- **OBJECTIVE**:
Please say how many lines of the listing hold "from", with no other words in the answer.

Parts and joints as JSON
++++++

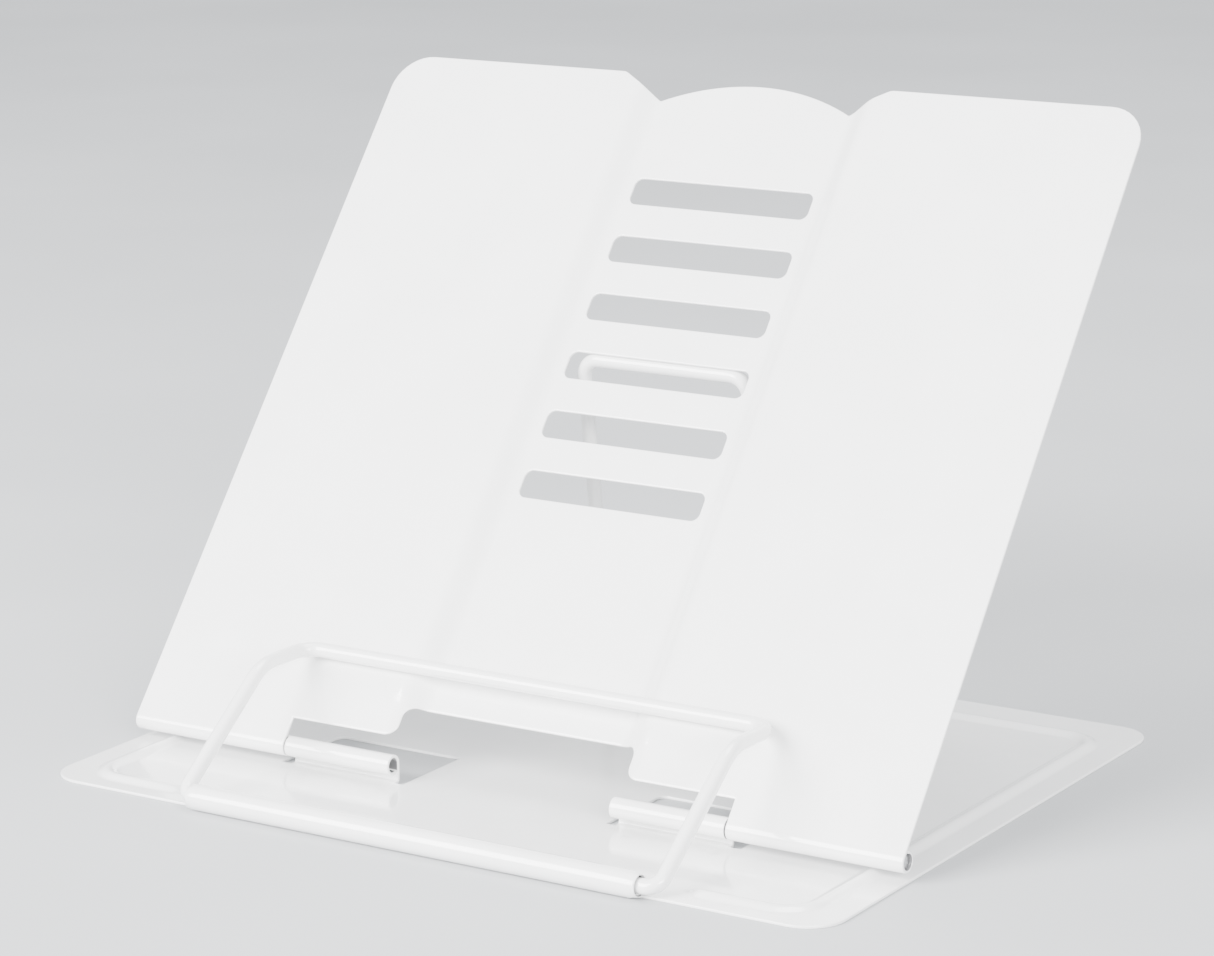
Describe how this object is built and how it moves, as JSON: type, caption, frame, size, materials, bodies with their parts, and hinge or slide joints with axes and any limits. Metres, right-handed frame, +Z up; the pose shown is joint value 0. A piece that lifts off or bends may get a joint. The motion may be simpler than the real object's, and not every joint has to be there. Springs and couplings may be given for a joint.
{
  "type": "folding book stand",
  "caption": "Folding sheet-steel book and document stand with a slotted tilting back plate, a wire support and a wire page holder.",
  "frame": {"origin": "on the desk, under the middle of the stand's overall width and depth", "axes": "+X across to the right as the reader sees it, +Y from the front roll to the rear, +Z up"},
  "size_m": [0.205, 0.1636, 0.1496],
  "materials": {
    "sheet_enamel": "gloss",
    "wire_enamel": "gloss",
    "pin_steel": "satin"
  },
  "bodies": {
    "base": {"base_plate": "sheet_enamel", "hinge_pin_left": "pin_steel", "hinge_pin_right": "pin_steel"},
    "plate": {"back_plate": "sheet_enamel"},
    "support": {"support_rod": "wire_enamel"},
    "holder": {"page_holder": "wire_enamel"}
  },
  "joints": [
    {"name": "plate_fold", "type": "hinge", "parent": "base", "child": "plate", "pos_m": [0, -0.04225, 0.0049], "axis": [1, 0, 0], "range_deg": [-47, 0]},
    {"name": "support_fold", "type": "hinge", "parent": "base", "child": "support", "pos_m": [0, 0.03885, 0.0034], "axis": [1, 0, 0], "range_deg": [-95.31, 0]},
    {"name": "page_holder_swing", "type": "hinge", "parent": "base", "child": "holder", "pos_m": [0, -0.0789, 0.00295], "axis": [1, 0, 0], "range_deg": [0, 144.5]}
  ],
  "couplings": [
    {"joint": "support_fold", "follows": "plate_fold", "ratio": 2.0277}
  ]
}
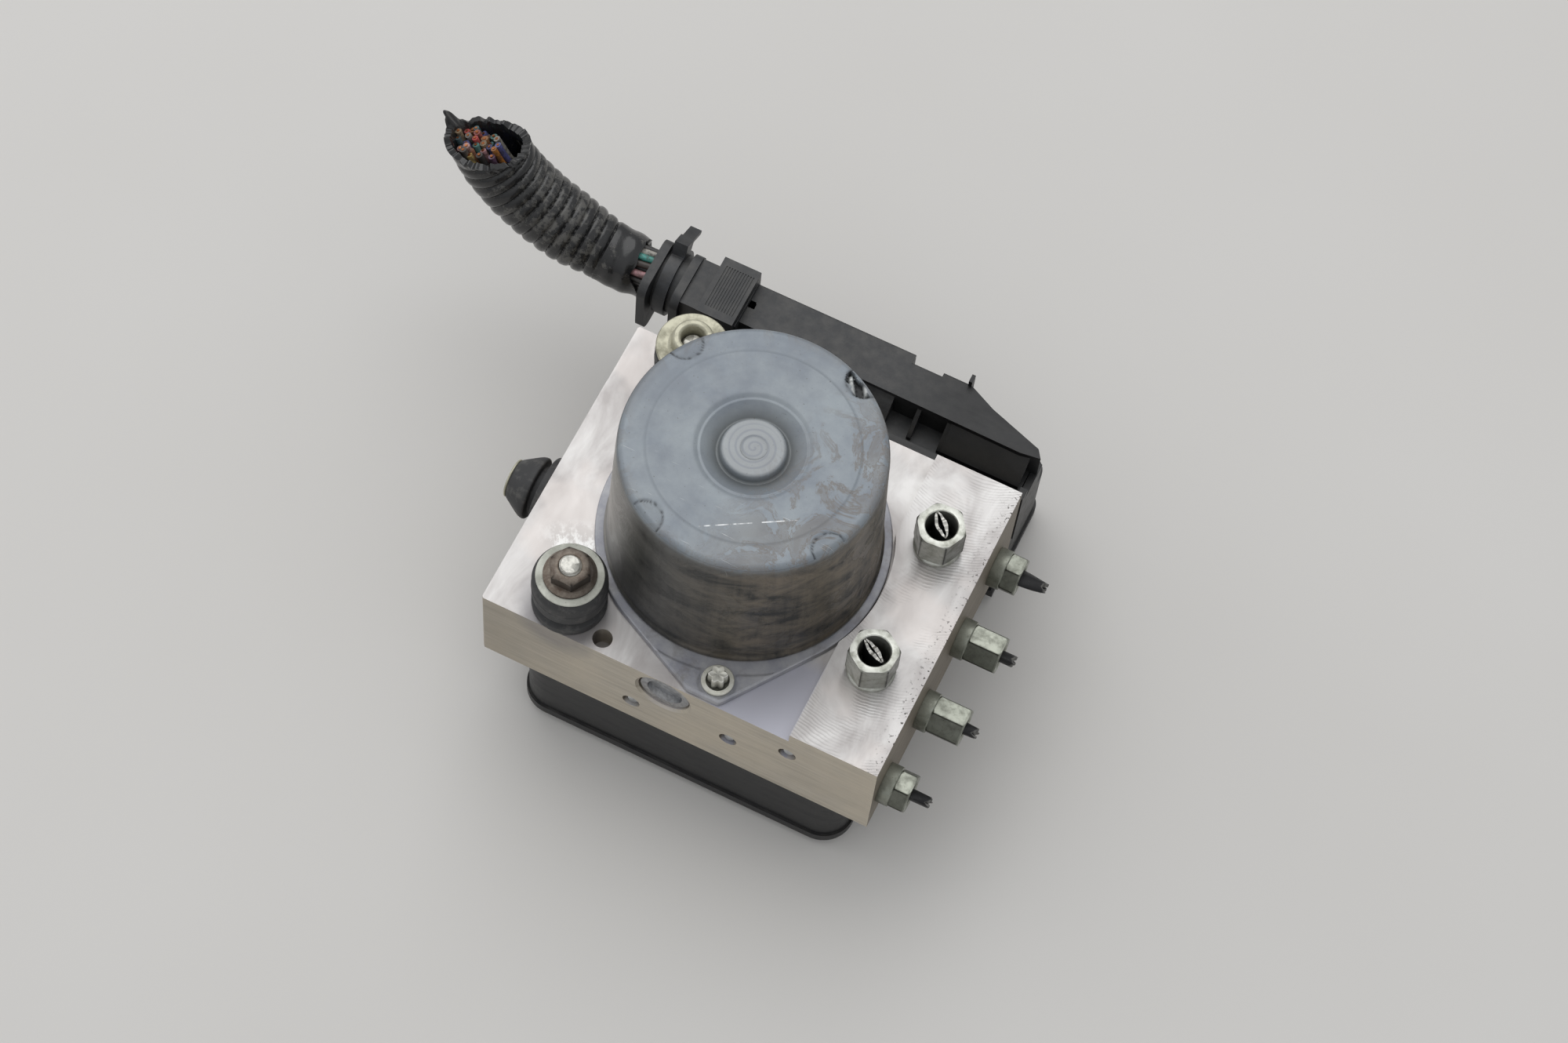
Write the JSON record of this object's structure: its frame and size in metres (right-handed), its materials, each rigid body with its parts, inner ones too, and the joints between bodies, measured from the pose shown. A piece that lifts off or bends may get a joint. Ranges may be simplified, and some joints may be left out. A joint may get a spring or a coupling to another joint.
{
  "type": "abs brake module",
  "caption": "Anti-lock brake hydraulic unit: drilled aluminium valve block with pump motor on top, control unit below, cut brake pipes and a plugged-in wiring connector.",
  "frame": {"origin": "on the pump motor's axis, level with the underside of the control unit", "axes": "+Z along the motor's axis away from the control unit, +X along the block's front face towards the wheel ports, +Y towards the wiring plug"},
  "size_m": [0.1973, 0.1265, 0.11],
  "materials": {
    "block_aluminium": "milled, fine tool marks",
    "motor_shell": "passivated blue-grey steel, matte",
    "ferrite": "sintered, dark",
    "shaft_steel": "ground",
    "core_laminations": "stamped stack",
    "winding_enamel": "enamelled copper",
    "commutator_copper": "turned copper",
    "bearing_steel": "polished",
    "bearing_bronze": "sintered bronze",
    "phenolic": "moulded",
    "brush_carbon": "carbon",
    "spring_steel": "drawn wire",
    "seal_rubber": "matte",
    "mount_rubber": "matte, dusty",
    "zinc_bright": "zinc plated, dull",
    "washer_zinc": "zinc plated",
    "rusty_steel": "light rust over zinc",
    "bush_zinc_cream": "yellowed zinc",
    "nut_plated": "dulled plating",
    "pipe_coated": "black coated steel",
    "screw_dark": "dark zinc flake",
    "plug_aluminium": "turned",
    "valve_steel": "turned",
    "coil_moulding": "moulded over copper",
    "board_green": "solder resist",
    "pin_tin": "tin plated",
    "gasket_foam": "closed-cell foam",
    "ecu_plastic": "glass-filled, matte",
    "cover_plastic": "glass-filled, matte",
    "plug_plastic": "satin",
    "tie_nylon": "nylon",
    "tape_cloth": "PVC tape, wrinkled",
    "wire_insulation": "thin-wall insulation in several colours"
  },
  "bodies": {
    "module": {"hydraulic_block": "block_aluminium", "motor_housing": "motor_shell", "motor_magnets": "ferrite", "top_bearing": "bearing_bronze", "main_bearing_outer": "bearing_steel", "brush_holder": "phenolic", "brushes": "brush_carbon", "brush_springs": "spring_steel", "motor_seal": "seal_rubber", "motor_screws": "zinc_bright", "front_mount_rubber": "mount_rubber", "front_mount_washer": "washer_zinc", "front_mount_nut": "rusty_steel", "mount_studs": "zinc_bright", "rear_mount_rubber": "mount_rubber", "rear_mount_bush": "bush_zinc_cream", "side_mount_rubber": "mount_rubber", "side_mount_bush": "bush_zinc_cream", "master_tube_nuts": "nut_plated", "wheel_tube_nuts": "nut_plated", "cut_brake_pipes": "pipe_coated", "sealing_balls": "bearing_steel", "pump_plugs": "plug_aluminium", "pump_spring_front": "spring_steel", "pump_spring_rear": "spring_steel", "accumulator_spring_left": "spring_steel", "accumulator_spring_right": "spring_steel", "accumulator_caps": "zinc_bright", "valve_cartridges": "valve_steel", "solenoid_coils": "coil_moulding", "circuit_board": "board_green", "connector_pins": "pin_tin", "ecu_housing": "ecu_plastic", "ecu_cover": "cover_plastic", "ecu_gasket": "gasket_foam", "ecu_screws": "screw_dark"},
    "rotor": {"armature_shaft": "shaft_steel", "armature_core": "core_laminations", "armature_windings": "winding_enamel", "commutator": "commutator_copper", "main_bearing_inner": "bearing_steel", "eccentric_ring": "bearing_steel"},
    "pump_piston_front": {"pump_piston_front": "shaft_steel"},
    "pump_piston_rear": {"pump_piston_rear": "shaft_steel"},
    "accumulator_piston_left": {"accumulator_piston_left": "plug_aluminium"},
    "accumulator_piston_right": {"accumulator_piston_right": "plug_aluminium"},
    "plug": {"plug_body": "plug_plastic", "plug_cover": "plug_plastic", "cable_tie": "tie_nylon", "harness_tape": "tape_cloth", "harness_wires": "wire_insulation"},
    "lock_slide": {"plug_lock_slide": "plug_plastic"},
    "valve_plunger_1": {"valve_plunger_1": "valve_steel"},
    "valve_plunger_2": {"valve_plunger_2": "valve_steel"},
    "valve_plunger_3": {"valve_plunger_3": "valve_steel"},
    "valve_plunger_4": {"valve_plunger_4": "valve_steel"},
    "valve_plunger_5": {"valve_plunger_5": "valve_steel"},
    "valve_plunger_6": {"valve_plunger_6": "valve_steel"},
    "valve_plunger_7": {"valve_plunger_7": "valve_steel"},
    "valve_plunger_8": {"valve_plunger_8": "valve_steel"}
  },
  "joints": [
    {"name": "motor_spin", "type": "hinge", "parent": "module", "child": "rotor", "pos_m": [0, 0, 0.07], "axis": [0, 0, 1], "continuous": true},
    {"name": "pump_front_stroke", "type": "slide", "parent": "module", "child": "pump_piston_front", "axis": [0, -1, 0], "range_m": [0, 0.003], "stiffness_N_per_m": 400, "springref_m": -0.002, "deforming": ["pump_spring_front"]},
    {"name": "pump_rear_stroke", "type": "slide", "parent": "module", "child": "pump_piston_rear", "axis": [0, 1, 0], "range_m": [0, 0.003], "stiffness_N_per_m": 400, "springref_m": -0.002, "deforming": ["pump_spring_rear"]},
    {"name": "accumulator_left_stroke", "type": "slide", "parent": "module", "child": "accumulator_piston_left", "axis": [0, 1, 0], "range_m": [0, 0.006], "stiffness_N_per_m": 1500, "springref_m": -0.004, "deforming": ["accumulator_spring_left"]},
    {"name": "accumulator_right_stroke", "type": "slide", "parent": "module", "child": "accumulator_piston_right", "axis": [0, 1, 0], "range_m": [0, 0.006], "stiffness_N_per_m": 1500, "springref_m": -0.004, "deforming": ["accumulator_spring_right"]},
    {"name": "valve_1_stroke", "type": "slide", "parent": "module", "child": "valve_plunger_1", "axis": [0, 0, 1], "range_m": [0, 0.0003], "stiffness_N_per_m": 1000, "springref_m": -0.0005},
    {"name": "valve_2_stroke", "type": "slide", "parent": "module", "child": "valve_plunger_2", "axis": [0, 0, 1], "range_m": [0, 0.0003], "stiffness_N_per_m": 1000, "springref_m": -0.0005},
    {"name": "valve_3_stroke", "type": "slide", "parent": "module", "child": "valve_plunger_3", "axis": [0, 0, 1], "range_m": [0, 0.0003], "stiffness_N_per_m": 1000, "springref_m": -0.0005},
    {"name": "valve_4_stroke", "type": "slide", "parent": "module", "child": "valve_plunger_4", "axis": [0, 0, 1], "range_m": [0, 0.0003], "stiffness_N_per_m": 1000, "springref_m": -0.0005},
    {"name": "valve_5_stroke", "type": "slide", "parent": "module", "child": "valve_plunger_5", "axis": [0, 0, 1], "range_m": [0, 0.0003], "stiffness_N_per_m": 1000, "springref_m": -0.0005},
    {"name": "valve_6_stroke", "type": "slide", "parent": "module", "child": "valve_plunger_6", "axis": [0, 0, 1], "range_m": [0, 0.0003], "stiffness_N_per_m": 1000, "springref_m": -0.0005},
    {"name": "valve_7_stroke", "type": "slide", "parent": "module", "child": "valve_plunger_7", "axis": [0, 0, 1], "range_m": [0, 0.0003], "stiffness_N_per_m": 1000, "springref_m": -0.0005},
    {"name": "valve_8_stroke", "type": "slide", "parent": "module", "child": "valve_plunger_8", "axis": [0, 0, 1], "range_m": [0, 0.0003], "stiffness_N_per_m": 1000, "springref_m": -0.0005},
    {"name": "plug_lift", "type": "slide", "parent": "module", "child": "plug", "axis": [0, 0, 1], "range_m": [0, 0.004]},
    {"name": "lock_slide", "type": "slide", "parent": "plug", "child": "lock_slide", "axis": [-1, 0, 0], "range_m": [0, 0.005]}
  ],
  "couplings": [
    {"joint": "plug_lift", "follows": "lock_slide", "ratio": 0.8}
  ]
}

++++++

- **SOLVED PROBLEM**:
3